__Your task__. Look for the string "True" in the lines and copy each line that has it.

__Data block__.
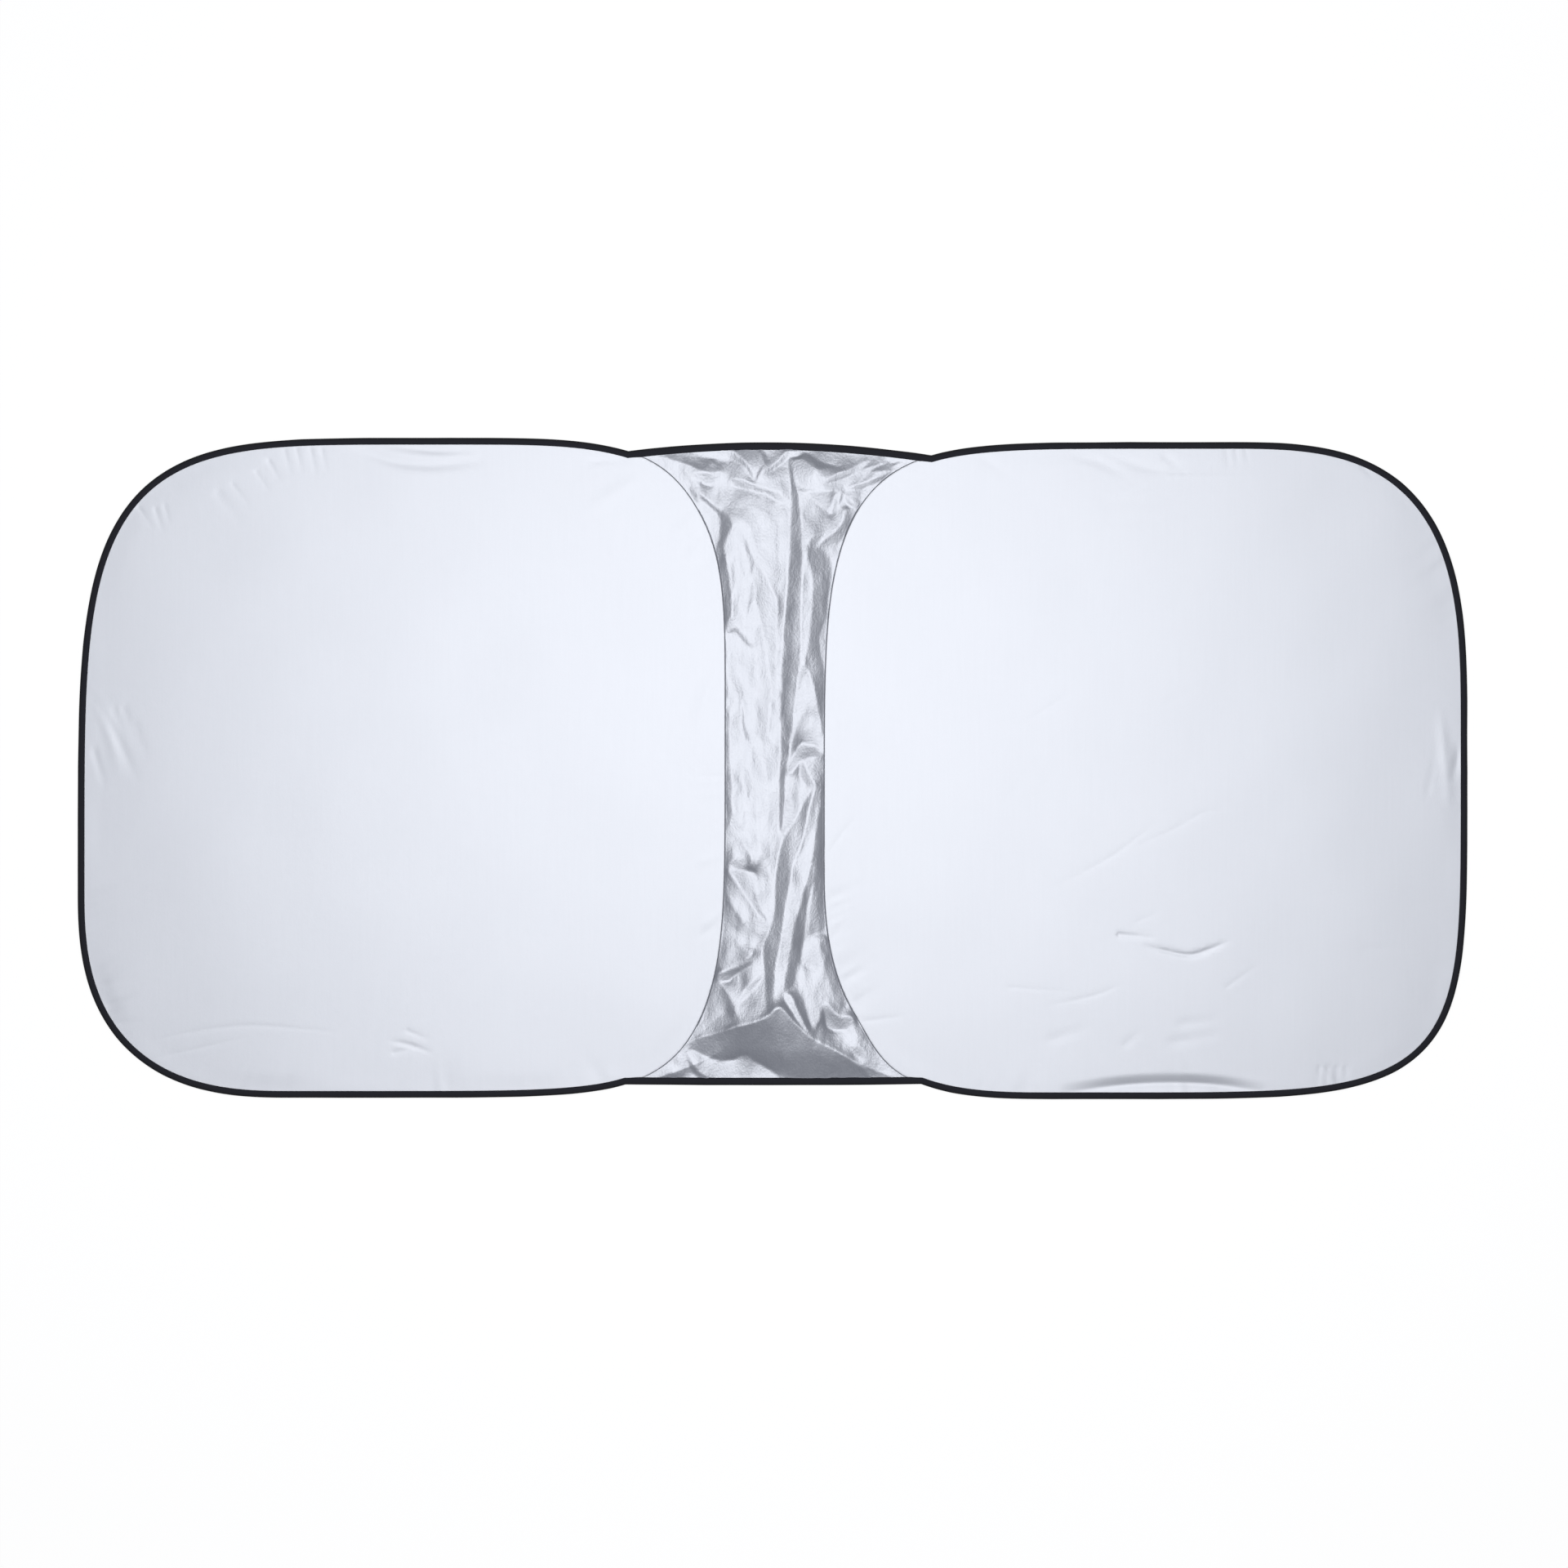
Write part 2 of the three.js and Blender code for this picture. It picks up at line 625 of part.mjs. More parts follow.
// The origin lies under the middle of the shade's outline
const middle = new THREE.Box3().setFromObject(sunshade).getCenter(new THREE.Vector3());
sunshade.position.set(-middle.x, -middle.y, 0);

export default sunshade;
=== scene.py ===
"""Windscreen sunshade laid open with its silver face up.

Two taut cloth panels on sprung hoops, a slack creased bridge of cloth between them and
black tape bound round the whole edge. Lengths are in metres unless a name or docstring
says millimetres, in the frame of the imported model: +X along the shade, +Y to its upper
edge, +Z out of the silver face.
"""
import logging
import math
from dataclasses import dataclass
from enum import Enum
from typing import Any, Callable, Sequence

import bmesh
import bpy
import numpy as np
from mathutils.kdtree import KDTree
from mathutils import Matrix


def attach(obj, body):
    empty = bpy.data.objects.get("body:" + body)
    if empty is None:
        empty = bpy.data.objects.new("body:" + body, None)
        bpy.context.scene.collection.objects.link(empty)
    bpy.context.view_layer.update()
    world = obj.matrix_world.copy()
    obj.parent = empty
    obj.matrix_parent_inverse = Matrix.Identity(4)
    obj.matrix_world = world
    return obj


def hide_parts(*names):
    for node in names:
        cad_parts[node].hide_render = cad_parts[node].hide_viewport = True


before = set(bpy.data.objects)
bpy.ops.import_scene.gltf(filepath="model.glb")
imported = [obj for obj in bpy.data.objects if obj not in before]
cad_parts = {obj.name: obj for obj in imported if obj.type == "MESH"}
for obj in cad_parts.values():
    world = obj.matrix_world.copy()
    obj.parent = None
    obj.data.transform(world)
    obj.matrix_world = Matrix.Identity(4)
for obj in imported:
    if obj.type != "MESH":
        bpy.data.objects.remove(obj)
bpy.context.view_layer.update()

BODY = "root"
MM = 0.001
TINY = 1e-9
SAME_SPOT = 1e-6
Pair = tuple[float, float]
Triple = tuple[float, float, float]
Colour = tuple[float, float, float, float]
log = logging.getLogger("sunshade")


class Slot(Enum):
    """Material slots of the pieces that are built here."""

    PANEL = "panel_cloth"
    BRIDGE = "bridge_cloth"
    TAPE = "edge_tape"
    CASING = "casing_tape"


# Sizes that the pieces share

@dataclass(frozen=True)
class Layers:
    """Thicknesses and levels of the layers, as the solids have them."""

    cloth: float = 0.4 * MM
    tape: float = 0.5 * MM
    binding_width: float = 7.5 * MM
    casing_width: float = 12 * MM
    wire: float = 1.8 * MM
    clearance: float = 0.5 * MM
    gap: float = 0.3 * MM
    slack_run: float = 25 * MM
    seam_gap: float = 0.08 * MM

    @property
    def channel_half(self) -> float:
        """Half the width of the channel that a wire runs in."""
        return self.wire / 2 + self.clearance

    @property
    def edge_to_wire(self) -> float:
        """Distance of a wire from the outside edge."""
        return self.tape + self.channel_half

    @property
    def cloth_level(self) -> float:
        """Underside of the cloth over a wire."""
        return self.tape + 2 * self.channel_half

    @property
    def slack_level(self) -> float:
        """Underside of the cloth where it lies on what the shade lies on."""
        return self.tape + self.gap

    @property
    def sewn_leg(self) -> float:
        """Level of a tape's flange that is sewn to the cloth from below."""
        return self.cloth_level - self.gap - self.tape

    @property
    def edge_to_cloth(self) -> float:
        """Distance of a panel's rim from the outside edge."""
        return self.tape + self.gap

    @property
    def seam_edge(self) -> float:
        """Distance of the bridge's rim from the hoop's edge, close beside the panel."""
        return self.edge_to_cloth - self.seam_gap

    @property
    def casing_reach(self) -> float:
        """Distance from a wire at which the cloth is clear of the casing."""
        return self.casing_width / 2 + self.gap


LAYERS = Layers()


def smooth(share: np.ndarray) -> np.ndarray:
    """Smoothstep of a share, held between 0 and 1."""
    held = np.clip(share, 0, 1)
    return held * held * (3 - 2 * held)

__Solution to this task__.
        cad_parts[node].hide_render = cad_parts[node].hide_viewport = True
@dataclass(frozen=True)